Navigation software needs to move on. Instead of mapping a destination
POI to a single point in every case, it needs to handle a list of
points. Each point may have filters or qualifiers, such as opening hours
or mode of transport; this can lead to some of the points being
disqualified. The routing needs to calculate a route to each remaining
point and choose the best one using the routing criteria (shortest,
fastest etc). The multiple route calculations don't always need to
restart from the departure point - I'm sure a heuristic to limit the
recalculation to the last X km would be fine in most cases. 

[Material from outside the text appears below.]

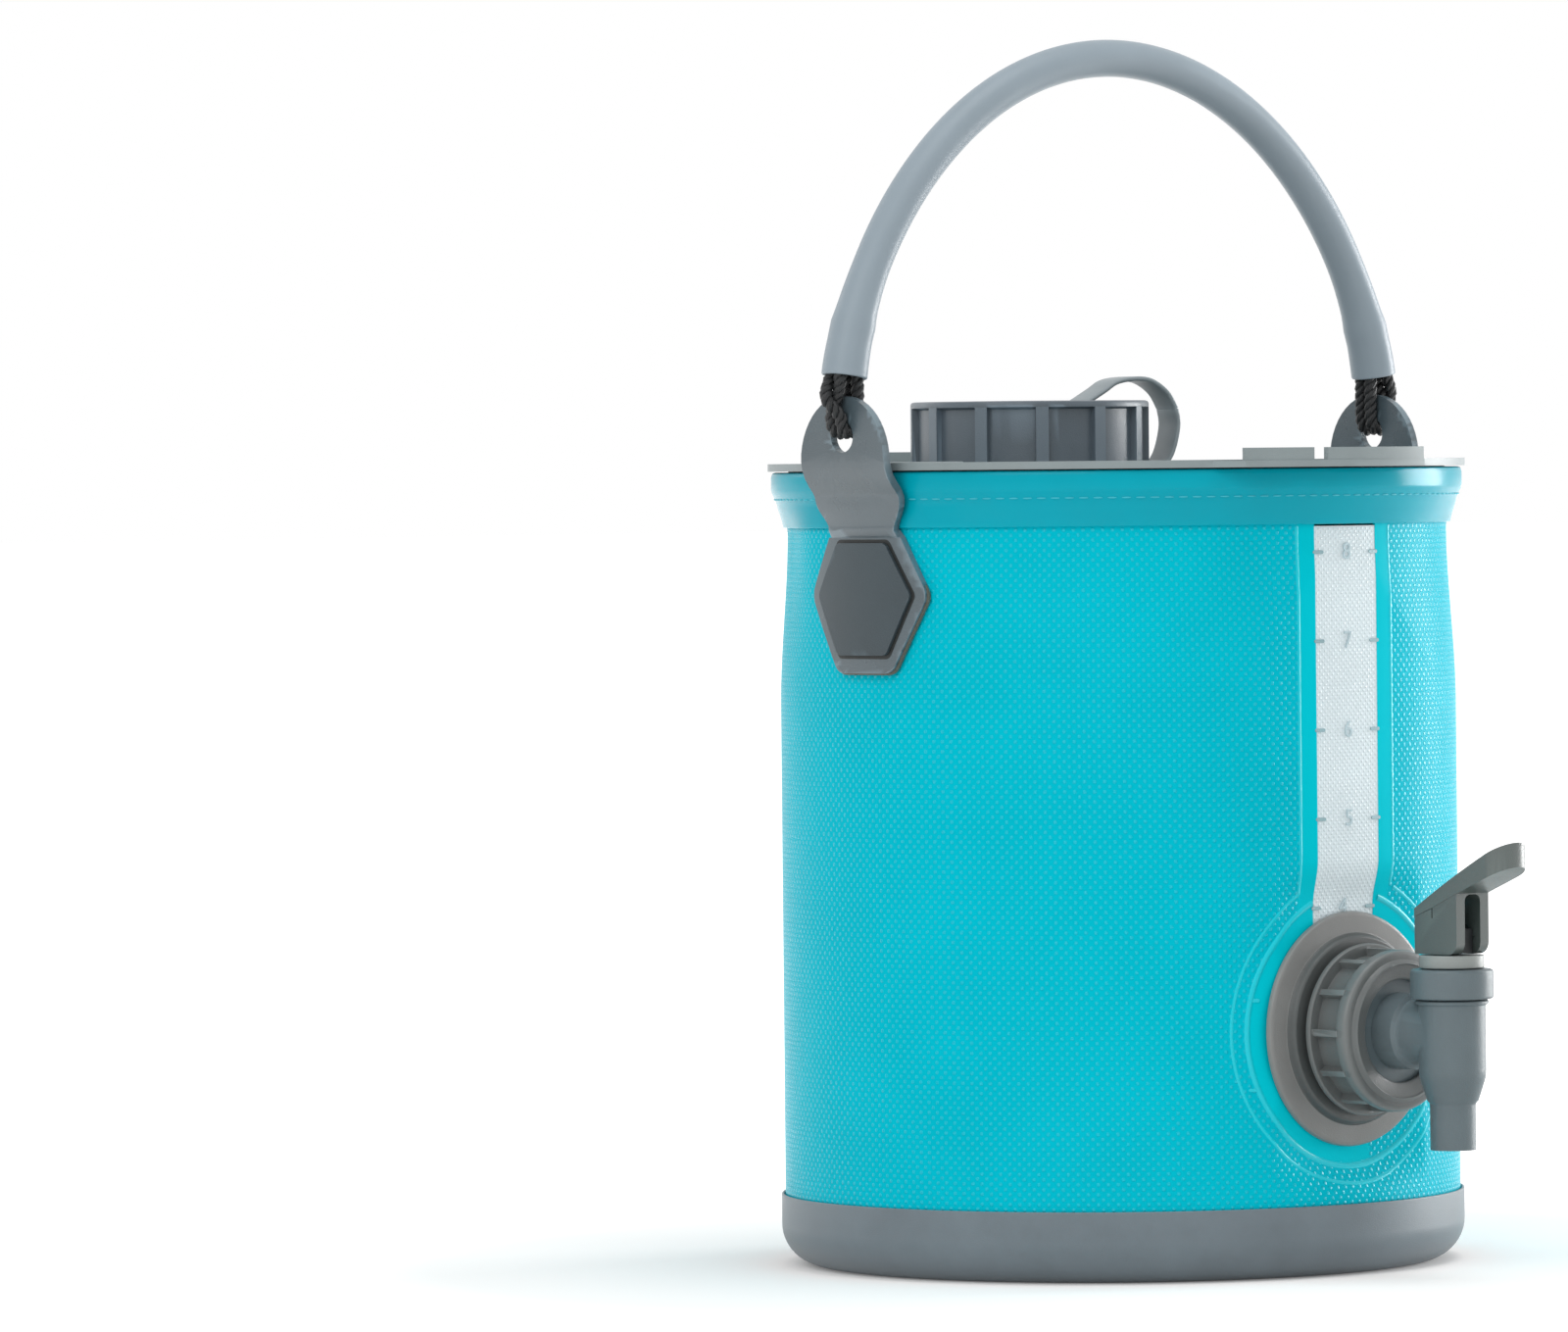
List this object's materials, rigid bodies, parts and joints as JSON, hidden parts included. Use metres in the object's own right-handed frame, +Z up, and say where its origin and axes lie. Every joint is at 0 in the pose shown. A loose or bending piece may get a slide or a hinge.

Then in the OSM data we need a way of indicating that multiple points
are initially equivalent, serving the same POI. For example, multiple
car parks serving the same public park. This can be purely geometric, by
virtue of the car parks being enclosed by the parks outer perimeter, or
by some kind of association relation. Reducing a car park polygon to a
candidate point for the above multiple-routing case can be based on a
node with entrance=* or the intersection with an accessible highway.
Where a car park has multiple entrances, add them all into the candidate
point list as above. 

Regarding the use of footways for vehicle navigation, there are plenty
of multimodal public transport planners out there, which know about
trains, buses, walking etc. They work much more from point to point, not
limited to just the vehicle segment of the journey. A car
router/navigator can do the same, can't it? It will of course rely on
the data it is given.... 

C.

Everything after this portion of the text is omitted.